Control can be applied to capabilities, not just intentions.
Why It Matters
Even aligned systems:
- May behave unpredictably under distribution shift.
- May generalize beyond intended domains.
- May cause harm through scale amplification.
- May introduce systemic instability.
Capability alone increases potential impact.
Limiting operational scope reduces exposure.
Core Principle
Two safety strategies:
- Objective alignment
- Capability limitation
If alignment is imperfect, capability control reduces damage potential.
Minimal Conceptual Illustration
High Capability + Weak Control → High Risk
High Capability + Strong Control → Managed Risk
Control constrains impact.
Forms of Capability Control
1. Access Restrictions
Limiting API access, permissions, and deployment contexts.
2. Domain Constraining
Restricting model usage to defined tasks or environments.
3. Output Filtering
Constraining response types or action spaces.
4. Autonomy Limitation
Keeping human-in-the-loop for high-risk decisions.
5. Compute Governance
Controlling training scale and deployment compute.
6. Action Sandbox Isolation
Preventing real-world system integration without oversight.
Capability can be reduced at multiple layers.
Capability Control vs Alignment
| Aspect | Alignment | Capability Control |
|---|---|---|
| Focus | Objective correctness | Operational restriction |
| Strategy | Modify goals | Limit actions |
| Risk mitigation | Internal stability | External containment |
Alignment reduces misbehavior probability.
Capability control reduces misbehavior impact.

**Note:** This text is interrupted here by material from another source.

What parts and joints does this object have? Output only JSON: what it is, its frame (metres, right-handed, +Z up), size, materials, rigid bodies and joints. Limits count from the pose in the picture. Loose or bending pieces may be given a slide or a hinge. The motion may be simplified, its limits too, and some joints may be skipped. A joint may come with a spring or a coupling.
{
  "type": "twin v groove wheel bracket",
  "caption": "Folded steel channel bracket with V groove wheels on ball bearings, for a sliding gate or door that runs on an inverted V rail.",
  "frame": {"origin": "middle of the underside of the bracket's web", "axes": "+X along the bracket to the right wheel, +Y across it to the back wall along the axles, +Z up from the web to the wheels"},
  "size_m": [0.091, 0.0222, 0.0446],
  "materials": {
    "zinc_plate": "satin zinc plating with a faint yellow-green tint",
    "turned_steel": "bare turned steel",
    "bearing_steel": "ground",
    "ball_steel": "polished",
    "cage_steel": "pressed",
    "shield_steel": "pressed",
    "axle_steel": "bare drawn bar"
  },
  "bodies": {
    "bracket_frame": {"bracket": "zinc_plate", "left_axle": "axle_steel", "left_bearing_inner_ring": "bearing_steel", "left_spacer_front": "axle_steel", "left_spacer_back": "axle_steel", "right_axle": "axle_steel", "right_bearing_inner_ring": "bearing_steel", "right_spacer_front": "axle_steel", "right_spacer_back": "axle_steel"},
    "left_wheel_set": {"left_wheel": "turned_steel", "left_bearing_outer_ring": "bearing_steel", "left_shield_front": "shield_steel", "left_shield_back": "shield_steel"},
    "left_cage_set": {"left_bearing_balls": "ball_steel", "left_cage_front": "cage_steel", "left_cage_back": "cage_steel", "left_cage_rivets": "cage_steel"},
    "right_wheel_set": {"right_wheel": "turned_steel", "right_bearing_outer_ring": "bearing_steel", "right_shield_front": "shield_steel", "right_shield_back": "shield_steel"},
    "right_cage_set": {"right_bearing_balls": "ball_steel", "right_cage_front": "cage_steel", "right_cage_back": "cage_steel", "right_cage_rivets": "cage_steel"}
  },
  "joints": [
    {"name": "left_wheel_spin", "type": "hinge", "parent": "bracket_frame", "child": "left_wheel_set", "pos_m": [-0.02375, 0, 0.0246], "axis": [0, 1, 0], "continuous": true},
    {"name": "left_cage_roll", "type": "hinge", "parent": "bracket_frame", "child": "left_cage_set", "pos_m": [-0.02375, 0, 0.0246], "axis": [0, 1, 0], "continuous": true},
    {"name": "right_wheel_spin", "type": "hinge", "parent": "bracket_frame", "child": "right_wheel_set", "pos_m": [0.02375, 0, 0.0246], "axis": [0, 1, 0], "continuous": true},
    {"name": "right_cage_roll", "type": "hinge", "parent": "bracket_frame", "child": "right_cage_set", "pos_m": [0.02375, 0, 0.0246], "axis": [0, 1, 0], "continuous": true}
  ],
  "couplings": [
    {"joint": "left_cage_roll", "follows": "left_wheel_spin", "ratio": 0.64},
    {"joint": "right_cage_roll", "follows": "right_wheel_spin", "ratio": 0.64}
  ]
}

Relationship to Corrigibility
Corrigibility ensures:
- The system accepts modification.
Capability control ensures:
- The system cannot exceed defined authority.

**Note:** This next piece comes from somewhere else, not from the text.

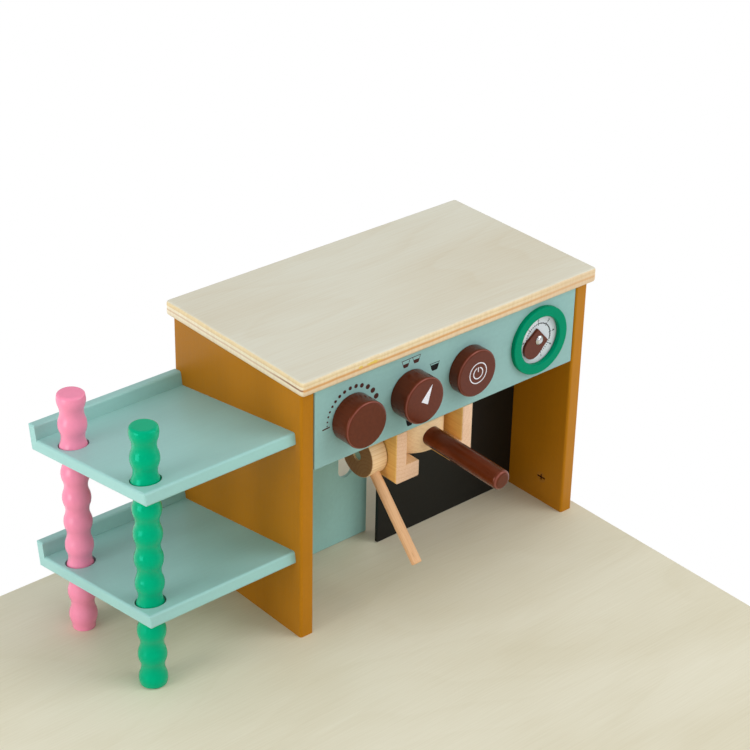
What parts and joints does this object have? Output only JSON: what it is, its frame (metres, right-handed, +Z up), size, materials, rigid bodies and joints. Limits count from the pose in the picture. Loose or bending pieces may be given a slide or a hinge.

Together they maintain safe boundaries.
Relationship to Safety-Critical Deployment
In safety-critical environments:
- Capability control is mandatory.
- Redundancy and fallback mechanisms are required.
- Escalation protocols must override autonomous action.
High-stakes contexts demand constrained autonomy.
Relationship to Alignment Capability Scaling
As capability grows:
- Risk surface expands.
- Strategic complexity increases.
- Oversight burden grows.
Capability control may act as a temporary stabilizer while alignment scales.
Strategic Applications
Organizations may implement:
- Gradual capability release
- Tiered deployment environments
- Staged autonomy increases
- Controlled experimentation zones
Scaling must be incremental.
Risks of Over-Control
Excessive capability control may:
- Reduce usefulness.
- Increase alignment tax.
- Slow innovation.
- Create incentives to bypass restrictions.
Balance is required.
Failure Modes
Capability control fails if:
- Restrictions are poorly enforced.
- Oversight mechanisms are bypassed.
- Institutional incentives encourage rapid scaling.
- Deployment contexts expand silently.
Control must be monitored.
Long-Term Perspective
For advanced AI systems:
- Full autonomy without robust alignment may be unsafe.
- Capability gating may serve as a transitional safety layer.
- Governance must define acceptable autonomy thresholds.
Control frameworks evolve with capability.
Summary Characteristics
| Aspect | Capability Control |
|---|---|
| Focus | Limiting operational scope |
| Risk addressed | Impact amplification |
| Complement to | Alignment mechanisms |
| Scaling relevance | High |
| Governance role | Critical in high-risk domains |